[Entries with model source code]
####################

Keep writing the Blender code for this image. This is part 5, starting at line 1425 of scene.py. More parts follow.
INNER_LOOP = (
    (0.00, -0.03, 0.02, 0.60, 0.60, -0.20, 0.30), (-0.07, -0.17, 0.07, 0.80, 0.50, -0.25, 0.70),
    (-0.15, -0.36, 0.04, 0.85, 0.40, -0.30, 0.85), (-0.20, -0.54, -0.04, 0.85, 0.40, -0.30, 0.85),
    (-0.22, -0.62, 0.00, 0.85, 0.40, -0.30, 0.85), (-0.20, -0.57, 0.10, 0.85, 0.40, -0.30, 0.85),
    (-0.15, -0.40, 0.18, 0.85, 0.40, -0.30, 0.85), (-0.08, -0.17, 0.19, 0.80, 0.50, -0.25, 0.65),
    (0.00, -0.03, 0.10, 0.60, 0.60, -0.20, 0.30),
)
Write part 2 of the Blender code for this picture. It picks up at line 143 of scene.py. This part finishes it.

####################

** Task brief **
Take the entries above and copy them out exactly.

** Correct result **
Keep writing the Blender code for this image. This is part 5, starting at line 1425 of scene.py. More parts follow.
INNER_LOOP = (
    (0.00, -0.03, 0.02, 0.60, 0.60, -0.20, 0.30), (-0.07, -0.17, 0.07, 0.80, 0.50, -0.25, 0.70),
    (-0.15, -0.36, 0.04, 0.85, 0.40, -0.30, 0.85), (-0.20, -0.54, -0.04, 0.85, 0.40, -0.30, 0.85),
    (-0.22, -0.62, 0.00, 0.85, 0.40, -0.30, 0.85), (-0.20, -0.57, 0.10, 0.85, 0.40, -0.30, 0.85),
    (-0.15, -0.40, 0.18, 0.85, 0.40, -0.30, 0.85), (-0.08, -0.17, 0.19, 0.80, 0.50, -0.25, 0.65),
    (0.00, -0.03, 0.10, 0.60, 0.60, -0.20, 0.30),
)
Write part 2 of the Blender code for this picture. It picks up at line 143 of scene.py. This part finishes it.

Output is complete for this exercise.